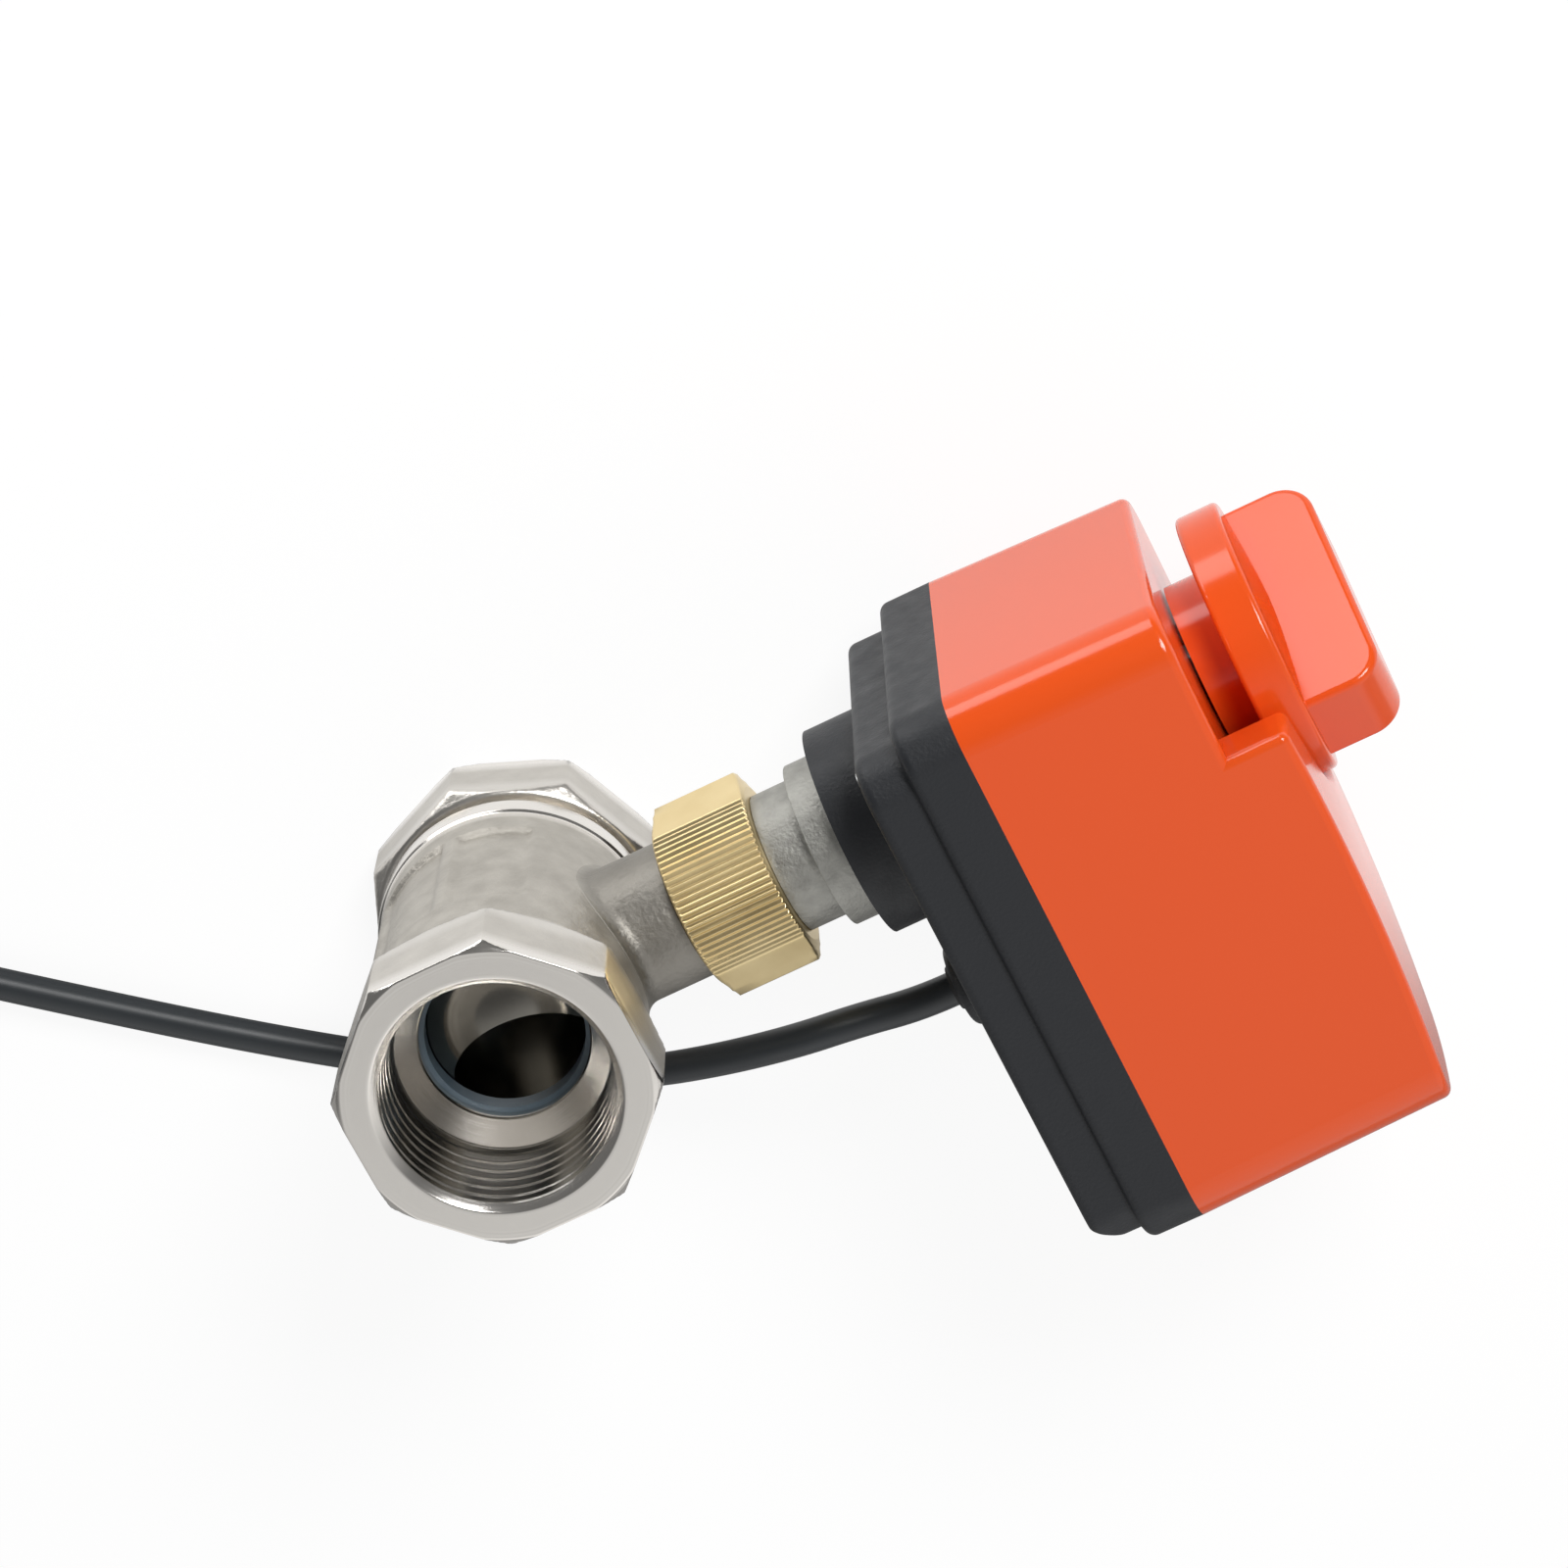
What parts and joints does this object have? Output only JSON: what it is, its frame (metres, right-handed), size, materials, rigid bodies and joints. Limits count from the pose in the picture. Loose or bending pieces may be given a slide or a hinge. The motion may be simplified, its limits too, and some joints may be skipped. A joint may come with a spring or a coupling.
{
  "type": "motorized ball valve",
  "caption": "Two-port brass ball valve with union-nut neck, geared electric actuator housing, manual override knob and a coiled power lead.",
  "frame": {"origin": "centre of the lower port's mouth, on the flow axis, in the plane that the valve stands on", "axes": "+Z along the flow axis from the lower port to the upper port; +X along the stem from the ball towards the housing and the knob; +Y towards the housing's short end"},
  "size_m": [0.301, 0.129, 0.075],
  "materials": {
    "nickel_brass": "nickel plated brass, fine turned",
    "bare_brass": "machined brass",
    "ball_chrome": "polished",
    "seat_polymer": "blue-grey seat polymer",
    "seal_rubber": "matt",
    "steel": "machined steel",
    "cast_zinc": "cast, slightly rough",
    "orange_plastic": "moulded, fine grain",
    "black_plastic": "moulded, fine grain",
    "white_plastic": "moulded acetal",
    "board_green": "coated circuit board",
    "terminal_green": "moulded",
    "motor_steel": "plated steel can",
    "cable_jacket": "soft vinyl jacket",
    "wire_brown": "vinyl insulation",
    "copper": "stranded copper"
  },
  "bodies": {
    "fixed": {"valve_body": "nickel_brass", "end_connector": "nickel_brass", "body_joint_seal": "seat_polymer", "upper_seat": "seat_polymer", "lower_seat": "seat_polymer", "stem_thrust_washer": "seat_polymer", "stem_packing": "seat_polymer", "packing_gland": "bare_brass", "locating_pins": "steel", "adapter": "cast_zinc", "nut_retaining_ring": "steel", "adapter_screws": "steel", "base": "black_plastic", "base_gasket": "seal_rubber", "cover": "orange_plastic", "cover_screws": "steel", "knob_seal_ring": "seal_rubber", "lower_bushing": "bare_brass", "upper_bushing": "bare_brass", "idler_pin": "steel", "drive_motor": "motor_steel", "motor_screws": "steel", "gear_plate": "steel", "plate_posts": "bare_brass", "plate_screws": "steel", "limit_switch_lower": "black_plastic", "limit_switch_upper": "black_plastic", "switch_screws": "steel", "circuit_board": "board_green", "board_screws": "steel", "terminal_block": "terminal_green", "capacitor": "terminal_green", "lead_gland": "seal_rubber", "lead_clamp": "black_plastic", "lead_inner_end": "cable_jacket", "inner_conductors": "wire_brown", "power_lead": "cable_jacket", "lead_coil": "cable_jacket", "lead_tie": "black_plastic", "lead_conductors": "wire_brown", "conductor_tips": "copper"},
    "drive_output": {"ball": "ball_chrome", "stem": "bare_brass", "stem_seal_rings": "seal_rubber", "output_shaft": "steel", "output_gear": "white_plastic", "cam_lower": "white_plastic", "cam_upper": "white_plastic", "knob": "orange_plastic", "knob_set_screw": "steel"},
    "idler": {"idler_gear": "white_plastic"},
    "pinion": {"motor_pinion": "steel"},
    "nut": {"union_nut": "bare_brass"},
    "lever_lower": {"switch_lever_lower": "steel"},
    "lever_upper": {"switch_lever_upper": "steel"}
  },
  "joints": [
    {"name": "valve_turn", "type": "hinge", "parent": "fixed", "child": "drive_output", "pos_m": [0, 0, 0.0375], "axis": [1, 0, 0], "range_deg": [-34, 56]},
    {"name": "idler_turn", "type": "hinge", "parent": "fixed", "child": "idler", "pos_m": [0.079, -0.02119, 0.04877], "axis": [1, 0, 0], "range_deg": [-78.4, 47.6]},
    {"name": "motor_turn", "type": "hinge", "parent": "fixed", "child": "pinion", "pos_m": [0.079, -0.03392, 0.0375], "axis": [1, 0, 0], "range_deg": [-68, 112]},
    {"name": "nut_turn", "type": "hinge", "parent": "fixed", "child": "nut", "pos_m": [0.036, 0, 0.0375], "axis": [1, 0, 0], "range_deg": [0, 120]},
    {"name": "lower_switch_press", "type": "hinge", "parent": "fixed", "child": "lever_lower", "pos_m": [0.0682, -0.0146, 0.0495], "axis": [1, 0, 0], "range_deg": [0, 4], "stiffness_Nm_per_rad": 0.001, "springref_deg": -11.46},
    {"name": "upper_switch_press", "type": "hinge", "parent": "fixed", "child": "lever_upper", "pos_m": [0.0726, -0.0146, 0.0255], "axis": [-1, 0, 0], "range_deg": [0, 4], "stiffness_Nm_per_rad": 0.001, "springref_deg": -11.46}
  ],
  "couplings": [
    {"joint": "idler_turn", "follows": "valve_turn", "ratio": -1.4},
    {"joint": "motor_turn", "follows": "valve_turn", "ratio": 2}
  ]
}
━━━━━━━━━━━━━━━━
** Exercise directions **
Copy each line that holds the word "joints".

** Response below **
What parts and joints does this object have? Output only JSON: what it is, its frame (metres, right-handed), size, materials, rigid bodies and joints. Limits count from the pose in the picture. Loose or bending pieces may be given a slide or a hinge. The motion may be simplified, its limits too, and some joints may be skipped. A joint may come with a spring or a coupling.
  "joints": [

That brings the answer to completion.